## Data provided

....................

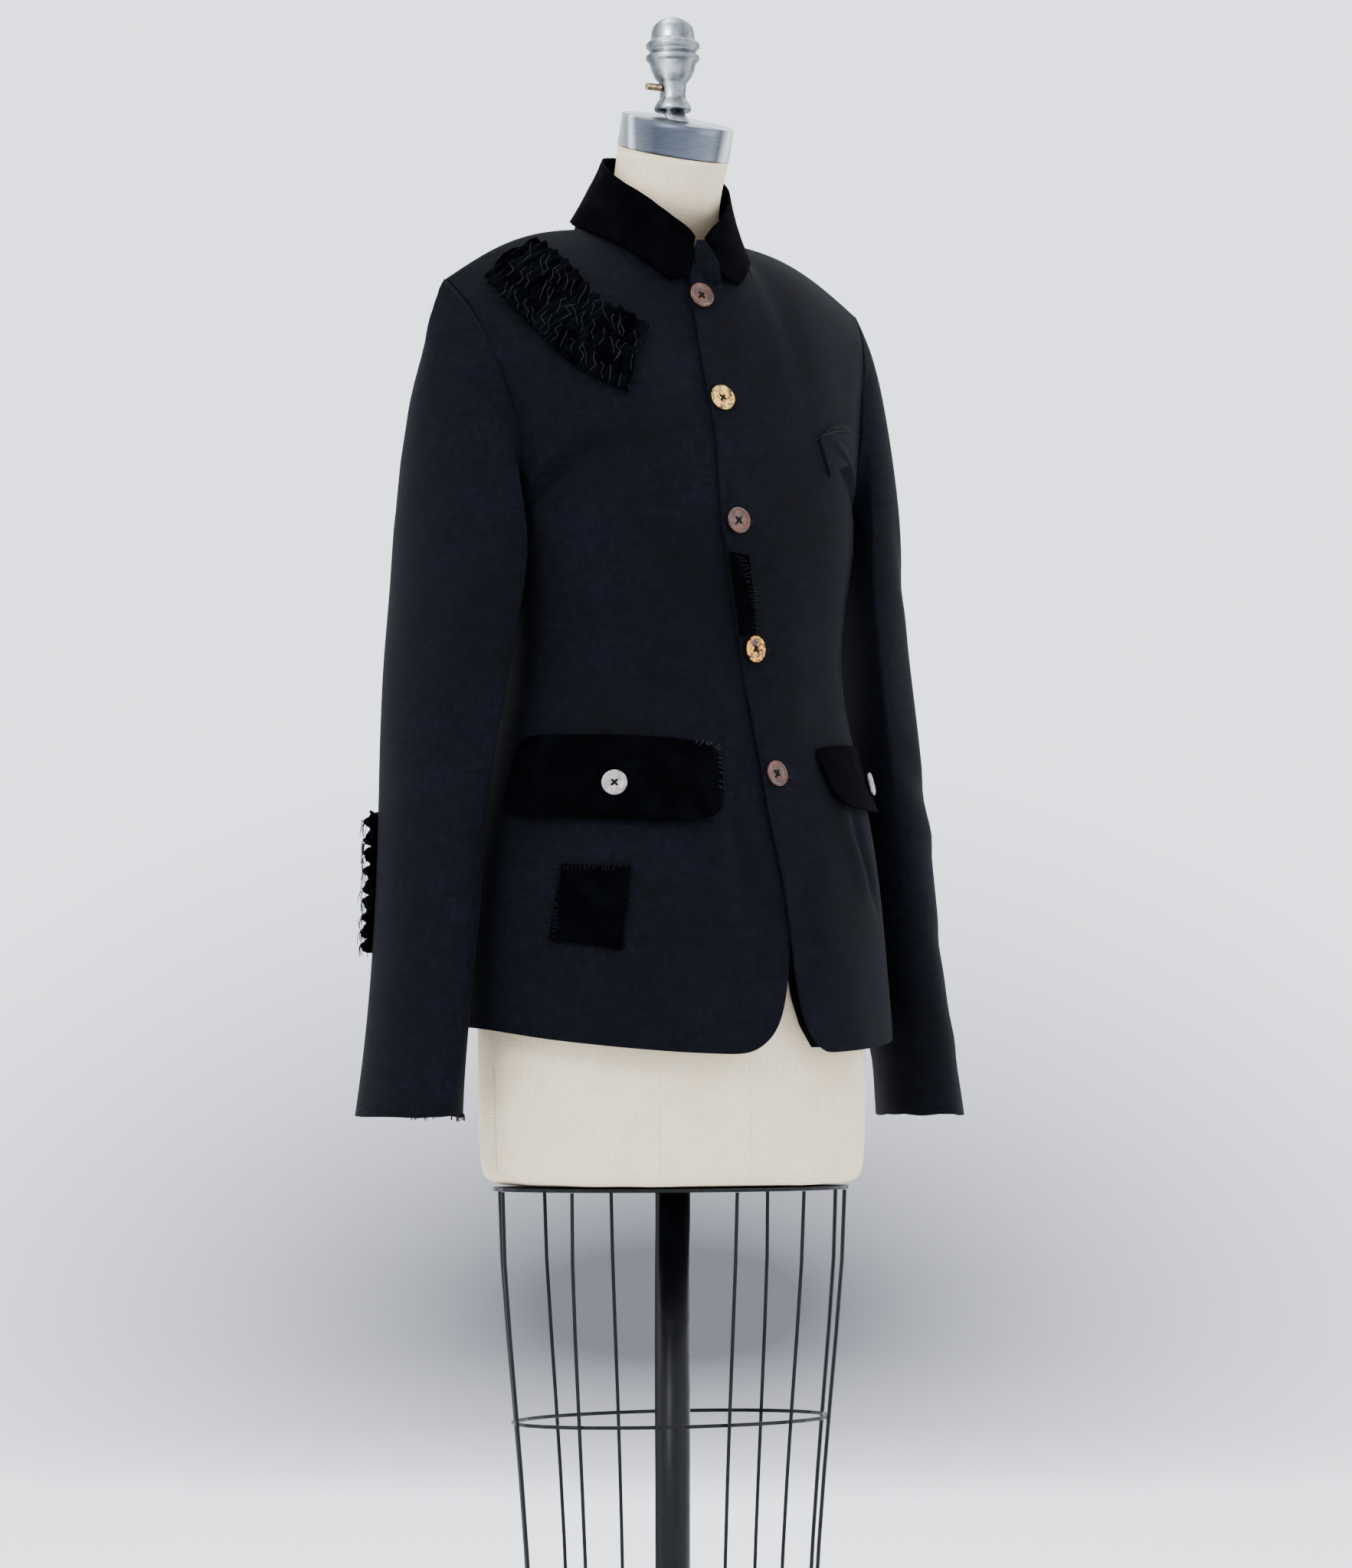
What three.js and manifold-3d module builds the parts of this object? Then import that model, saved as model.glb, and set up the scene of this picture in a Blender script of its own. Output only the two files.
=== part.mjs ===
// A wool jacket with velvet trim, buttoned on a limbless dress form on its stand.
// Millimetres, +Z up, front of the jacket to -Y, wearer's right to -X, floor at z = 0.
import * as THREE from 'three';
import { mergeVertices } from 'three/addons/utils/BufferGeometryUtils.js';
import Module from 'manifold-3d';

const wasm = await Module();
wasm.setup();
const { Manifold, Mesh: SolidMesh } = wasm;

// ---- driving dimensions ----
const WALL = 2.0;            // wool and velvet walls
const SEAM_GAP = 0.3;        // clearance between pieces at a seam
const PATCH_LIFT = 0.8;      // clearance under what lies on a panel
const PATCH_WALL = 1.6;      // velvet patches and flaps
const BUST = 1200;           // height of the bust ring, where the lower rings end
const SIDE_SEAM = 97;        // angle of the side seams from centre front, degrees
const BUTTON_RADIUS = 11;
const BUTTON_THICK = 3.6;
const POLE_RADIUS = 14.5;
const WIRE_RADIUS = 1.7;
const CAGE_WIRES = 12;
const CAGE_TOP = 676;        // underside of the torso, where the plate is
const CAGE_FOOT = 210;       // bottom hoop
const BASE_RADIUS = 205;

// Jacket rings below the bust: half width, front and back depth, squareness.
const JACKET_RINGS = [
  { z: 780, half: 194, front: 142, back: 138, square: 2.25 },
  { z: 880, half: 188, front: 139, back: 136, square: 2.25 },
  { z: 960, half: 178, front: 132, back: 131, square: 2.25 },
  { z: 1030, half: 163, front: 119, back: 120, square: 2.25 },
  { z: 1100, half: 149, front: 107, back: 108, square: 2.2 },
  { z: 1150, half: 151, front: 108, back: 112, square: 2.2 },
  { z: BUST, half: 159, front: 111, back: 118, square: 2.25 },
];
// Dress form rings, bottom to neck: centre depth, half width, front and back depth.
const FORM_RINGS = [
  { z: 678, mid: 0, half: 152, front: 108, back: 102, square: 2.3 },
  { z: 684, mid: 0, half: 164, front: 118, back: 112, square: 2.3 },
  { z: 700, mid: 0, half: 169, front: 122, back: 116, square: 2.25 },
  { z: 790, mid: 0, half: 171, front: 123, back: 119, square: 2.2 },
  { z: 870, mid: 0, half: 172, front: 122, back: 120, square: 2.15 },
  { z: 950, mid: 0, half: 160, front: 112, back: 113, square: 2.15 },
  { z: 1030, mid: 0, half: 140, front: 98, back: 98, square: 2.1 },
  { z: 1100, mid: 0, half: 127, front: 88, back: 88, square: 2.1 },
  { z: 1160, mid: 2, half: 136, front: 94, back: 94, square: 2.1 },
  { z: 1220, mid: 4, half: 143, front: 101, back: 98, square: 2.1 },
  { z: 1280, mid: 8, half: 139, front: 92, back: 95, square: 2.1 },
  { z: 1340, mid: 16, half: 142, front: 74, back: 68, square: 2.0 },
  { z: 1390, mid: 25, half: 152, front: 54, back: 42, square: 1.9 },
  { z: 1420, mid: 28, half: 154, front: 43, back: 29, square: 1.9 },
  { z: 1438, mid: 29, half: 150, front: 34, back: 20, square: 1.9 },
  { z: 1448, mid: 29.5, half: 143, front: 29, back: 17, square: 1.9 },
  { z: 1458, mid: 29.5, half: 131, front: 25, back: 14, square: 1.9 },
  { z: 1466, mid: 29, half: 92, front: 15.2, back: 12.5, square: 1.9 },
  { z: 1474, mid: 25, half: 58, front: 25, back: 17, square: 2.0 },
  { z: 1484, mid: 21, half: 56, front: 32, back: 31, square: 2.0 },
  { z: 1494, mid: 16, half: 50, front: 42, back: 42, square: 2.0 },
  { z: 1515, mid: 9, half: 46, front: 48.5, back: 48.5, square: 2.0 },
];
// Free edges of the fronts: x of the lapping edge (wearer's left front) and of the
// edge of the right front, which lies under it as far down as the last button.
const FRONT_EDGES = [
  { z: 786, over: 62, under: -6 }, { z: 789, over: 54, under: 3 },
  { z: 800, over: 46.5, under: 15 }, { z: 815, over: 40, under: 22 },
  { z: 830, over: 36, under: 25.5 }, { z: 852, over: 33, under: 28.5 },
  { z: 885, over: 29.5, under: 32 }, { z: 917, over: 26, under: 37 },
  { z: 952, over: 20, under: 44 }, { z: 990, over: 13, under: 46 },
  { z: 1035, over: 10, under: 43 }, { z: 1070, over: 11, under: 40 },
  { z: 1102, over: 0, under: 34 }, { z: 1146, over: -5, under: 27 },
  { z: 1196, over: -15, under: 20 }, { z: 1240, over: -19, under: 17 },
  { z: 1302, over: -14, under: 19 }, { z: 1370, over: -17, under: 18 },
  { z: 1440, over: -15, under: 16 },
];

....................

## Aim
Print only the lines that run from the start of the listing to the line bearing "const BASE_RADIUS = 205;"; please keep the first line and that last one, exactly as they appear.

## Response
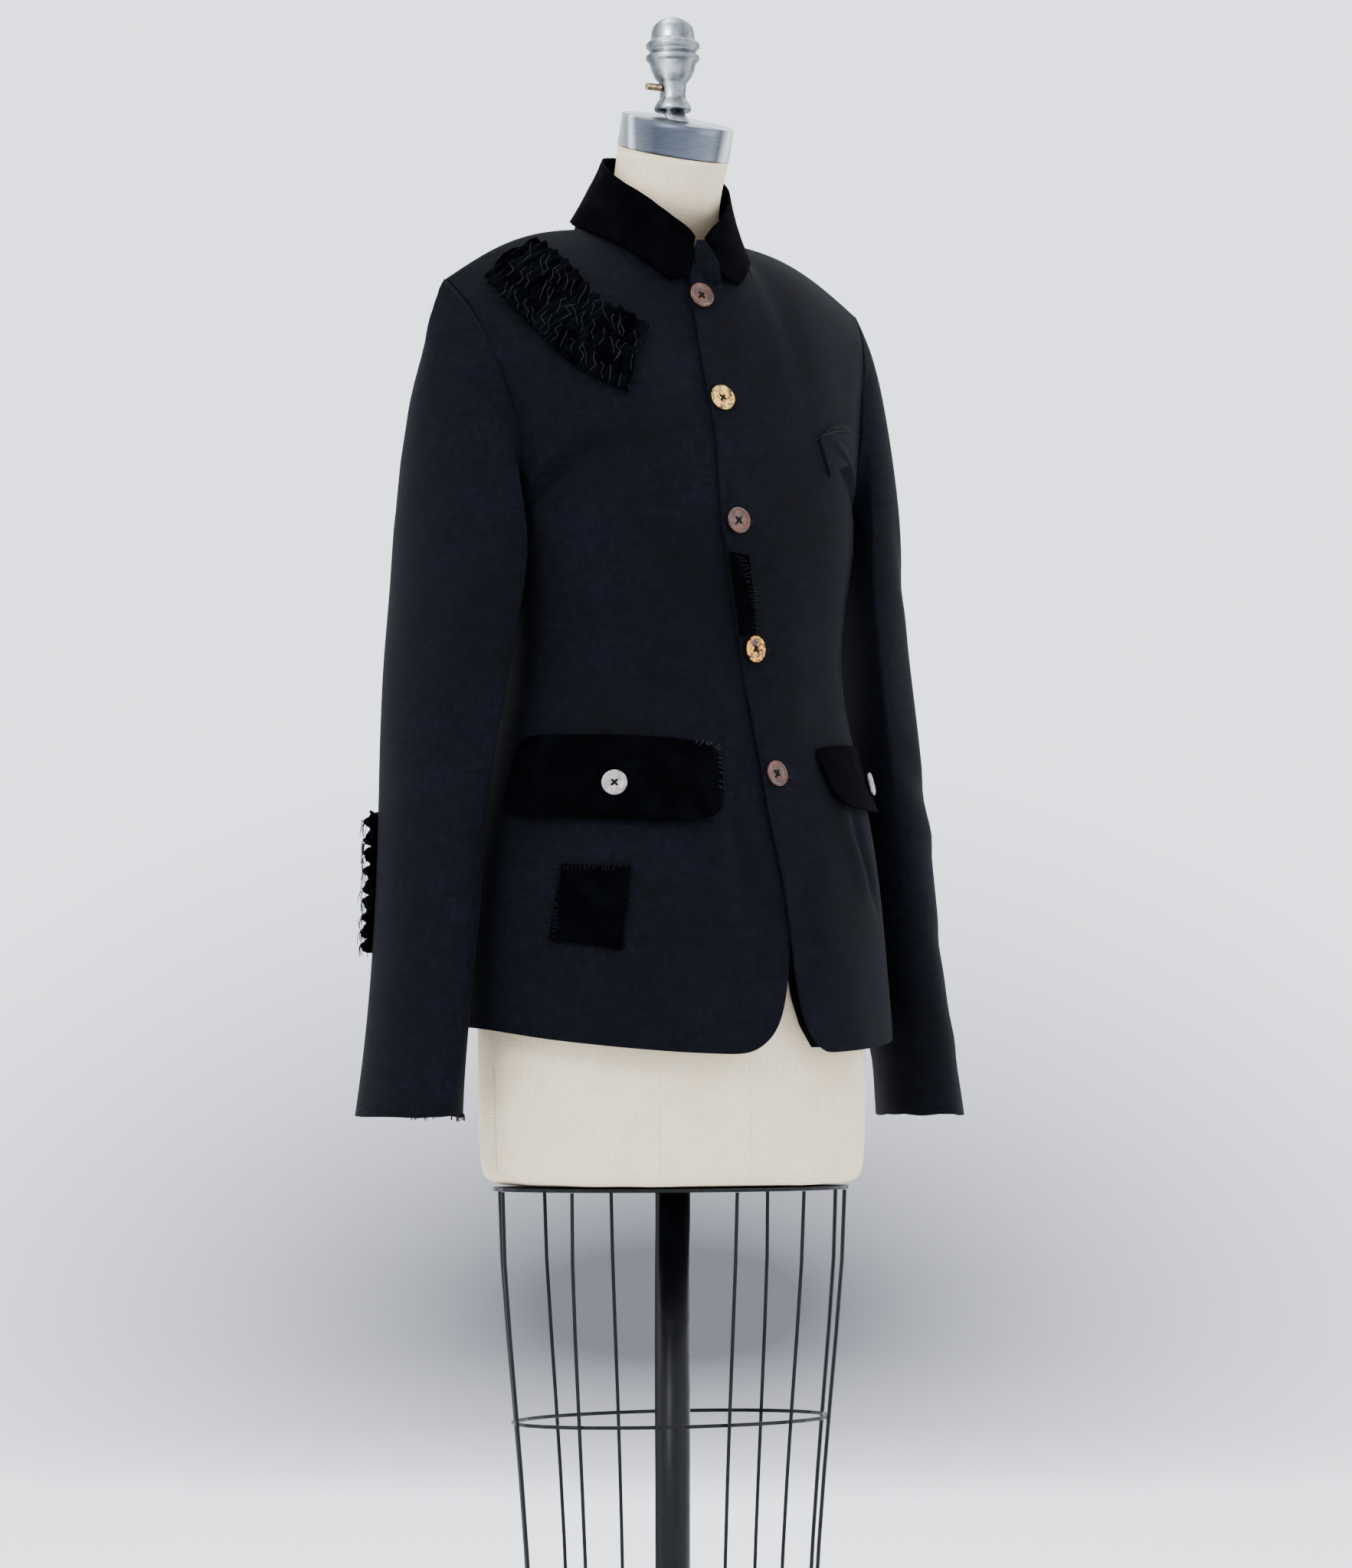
What three.js and manifold-3d module builds the parts of this object? Then import that model, saved as model.glb, and set up the scene of this picture in a Blender script of its own. Output only the two files.
=== part.mjs ===
// A wool jacket with velvet trim, buttoned on a limbless dress form on its stand.
// Millimetres, +Z up, front of the jacket to -Y, wearer's right to -X, floor at z = 0.
import * as THREE from 'three';
import { mergeVertices } from 'three/addons/utils/BufferGeometryUtils.js';
import Module from 'manifold-3d';

const wasm = await Module();
wasm.setup();
const { Manifold, Mesh: SolidMesh } = wasm;

// ---- driving dimensions ----
const WALL = 2.0;            // wool and velvet walls
const SEAM_GAP = 0.3;        // clearance between pieces at a seam
const PATCH_LIFT = 0.8;      // clearance under what lies on a panel
const PATCH_WALL = 1.6;      // velvet patches and flaps
const BUST = 1200;           // height of the bust ring, where the lower rings end
const SIDE_SEAM = 97;        // angle of the side seams from centre front, degrees
const BUTTON_RADIUS = 11;
const BUTTON_THICK = 3.6;
const POLE_RADIUS = 14.5;
const WIRE_RADIUS = 1.7;
const CAGE_WIRES = 12;
const CAGE_TOP = 676;        // underside of the torso, where the plate is
const CAGE_FOOT = 210;       // bottom hoop
const BASE_RADIUS = 205;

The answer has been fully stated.